Step3: Find the current through each resistor. (Current through the series resistor is same and current through the parallel resistors is different and depends on its value)

Step4: Apply the formula from Ohm’s law to calculate voltage drop, V=IR

One way is to check this link –> Voltage Drop Across Resistor Calculator online tool.

There is also another way to find the voltage drop, simply you can calculate it by using Voltage Divider Formula

 

The voltage across series circuit- Practical examples:

Case I:

If there is only one resistor in series with a battery or a power supply as shown in this circuit.

In this circuit, the voltage drop across the resistor is the same as that of power supply. This is because both the components have common potential points shared between them (point A & point B)

∴Vs = Vdrop = 5 volts (say)

Case II:

If there are two or more resistors in series with a battery as shown in this circuit.

In this circuit, we have to calculate the total current ‘I’ through the circuit.
I (total) = V(supply) / R(equivalent)

∴ I(total) = 5 / 30 =0.166 A

Then, the Voltage drop across R1 will be: Vr1 = I × R1
The voltage drop across R2 will be: Vr2 = I × R2
Also, voltage drop across Rn will be: Vrn = I × Rn

—> Vr1 =I × R1 = 0.166 × 10 =1.66 volts  &  Vr2 = I × R2 = 0.166 × 20 = 3.33 volts

 

The voltage across parallel resistors:

Case I:
There are two resistors in parallel with a battery or a power supply as shown in this circuit.
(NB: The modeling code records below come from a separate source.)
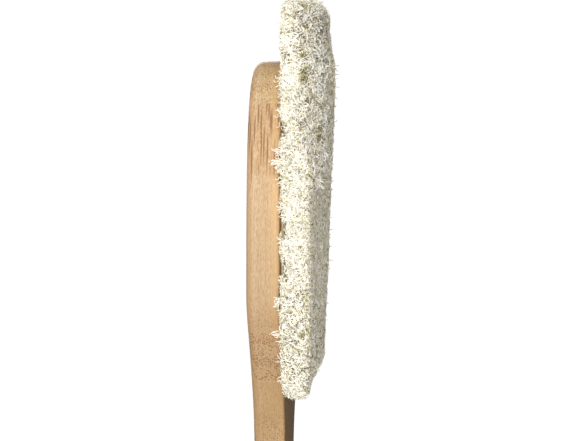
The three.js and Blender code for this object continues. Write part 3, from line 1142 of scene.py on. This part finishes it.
def fringe():
    roots, lengths = [], []
    for from_tip, count, longest in FRINGE:
        x = pad_low.x + from_tip * MM + chance.normal(0, 0.9 * MM, count)
        y = near_edge(x) + between(0.1, 1.6, count) * MM
        z = pad_low.z + between(0.2, 2.2, count) * MM
        roots.append(np.stack([x, y, z], axis=1))
        lengths.append(between(0.45, 1.0, count) * longest * MM)
    roots, lengths = np.concatenate(roots), np.concatenate(lengths)
    count = len(roots)
    directions = [chance.normal(0, 0.9, count), between(-0.7, 0, count), -np.ones(count)]
    curl, turns = between(0.2, 0.8, count) * MM, between(0.4, 1.2, count)
    return loose_ends(roots, directions, lengths + 0.4 * MM, curl, turns)


def face_tuft():
    count = 44
    x = pad_low.x + 70.5 * MM + chance.normal(0, 1.2 * MM, count)
    y = -24 * MM + chance.normal(0, 2.0 * MM, count)
    roots = np.stack([x, y, pad_top(x, y) - 0.4 * MM], axis=1)
    directions = [chance.normal(0.7, 0.9, count), between(-1.2, 0.1, count), between(0.4, 0.9, count)]
    curl, turns = between(0.1, 0.4, count) * MM, between(0.2, 0.5, count)
    return loose_ends(roots, directions, between(2.5, 6.5, count) * MM, curl, turns)


def pit_fibres():
    """Straw and green fibres low in the pits."""
    middles, size = pit_places()
    middles, size = np.repeat(middles, 20, axis=0), np.repeat(size, 20)
    count = len(middles)
    middles = middles + chance.normal(0, 0.5, (count, 3)) * PIT_SHAPE * size[:, None]
    middles[:, 2] -= 0.9 * MM
    directions = unit(chance.normal(size=(count, 3)) * (1, 1, 0.2))
    length, curl = between(1.5, 3, count) * MM, between(0.2, 0.5, count) * MM
    return curls(middles, directions, length, curl, between(0.3, 1, count))


def far_ends():
    count = 26
    x = between(pad_low.x + 8 * MM, pad_high.x - 20 * MM, count)
    y = pad_high.y - between(0.3, 2.0, count) * MM
    roots = np.stack([x, y, pad_top(x, y) - 0.8 * MM], axis=1)
    directions = [chance.normal(0, 0.6, count), between(0, 0.6, count), np.ones(count)]
    length = between(1.2, 2.6, count)
    length[:3] = 3.6
    roots[:3, 0] = pad_low.x + np.array((30, 32, 35)) * MM
    curl, turns = between(0.1, 0.5, count) * MM, between(0.2, 0.9, count)
    return loose_ends(roots, directions, length * MM, curl, turns)


def add_loose_ends():
    groups = [
        (fringe(), (PALE, CREAM)),
        (face_tuft(), (PALE,)),
        (far_ends(), (BROWN,)),
        (pit_fibres(), (STRAW, GREEN)),
    ]
    paths = np.concatenate([group for group, _ in groups])
    tone = np.concatenate([chance.choice(tones, len(group)) for group, tones in groups])
    add_fibres("loose_ends", paths, between(0.1, 0.17, len(paths)) * MM, tone)


add_loose_ends()
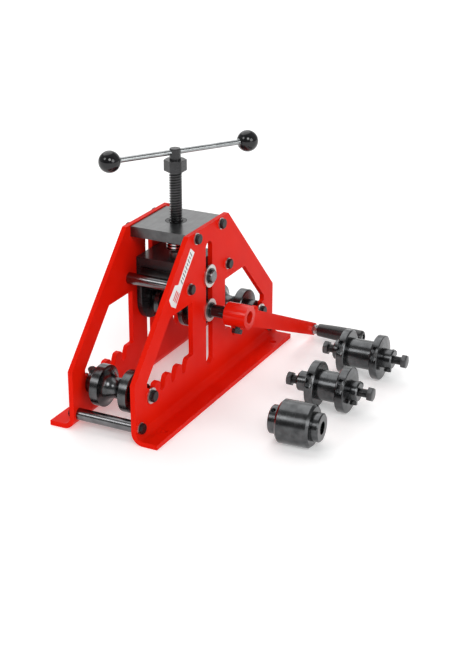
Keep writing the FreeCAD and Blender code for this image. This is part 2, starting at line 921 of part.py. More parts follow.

In this circuit, the voltage drop across these parallel resistors is the same as that of power supply.
This is because both the resistors have common potential points shared between them (point A & point B), so the voltage will be the same but the current will be different.

∴Vs = Vdrop = Vr1 = Vr2 = 5 volts  (say)

Case II:
There is one resistor in series and two resistors with a power supply as shown in this circuit.

In this circuit, we need to calculate the current ‘I’ through each component.

• i1 = I (total) = Is  = V(supply) / R(equivalent)
  Here, R(equivalent) = R1 + Rp,
  Also, 1 / Rp = 1 / R2 + 1 / R3∴ Rp = 12Ω  &  R(equivalent) = 22Ω 
• i2 = i1 * (R3/(R2+R3))
  i3 = i1 * (R2/(R2+R3))

• The Voltage drop across R1 will be Vr1 = R1 * i1
  A voltage drop across R2 will be Vr2 = R2 * i2
  Voltage drop across R3 will be Vr3 = R2 * i3

Putting values we get,

Now, i1 = V(supply) / R(equivalent) = 5 /22 = 0.227 amps
∴ i1 = 0.227 A

Voltage drop across 10 ohm -> Vr1 = 10 * i1 = 10 × 0.227  volts
∴ Vr1 = 2.27 volts

Now, i2 = i1 * (R3/(R1+R2))
∴ i2 = 0.1362 A 

Voltage drop across 20 ohm -> Vr2 = 20 * i2 = 20 × 0.1362 volts
∴ Vr2 = 2.724 volts

Now, i3 = i1 * (R2/(R1+R2))
∴  i3 =0.09 A

Voltage drop across 30 ohm -> Vr2 = 30 * i2 = 30 × 0.09 volts
∴ Vr3 = 2.7 volts

 

Method 2:

• Find i1 = V(supply) / R(equivalent) = 0.227 A
  Then,Voltage drop across R1 will be Vr1 = R1 * i1 = 10 × 0.227 = 2.27 volts
  ∴ Equivalent voltage at point ‘A’ will be equals to Veq = Va = Vs – Vr1
  ∴ Va = 5 – 2.27 = 2.73 volts
  Therefore, we get equal potential value across R2 & R3.
• Thus, Va = Vr2 = Vr3 = 2.73 volts

 

Method 3:

In this method, we use a digital multi-meter or you can say a voltmeter. All you need is to set the multi-meter to voltage mode.
Now using its 2 probes check the voltage across the required resistor by connecting probes across it. (in fig. voltmeter reading is for indications only)

Voila !! You got it.

This is the easiest way to find a voltage drop across resistor in any circuit.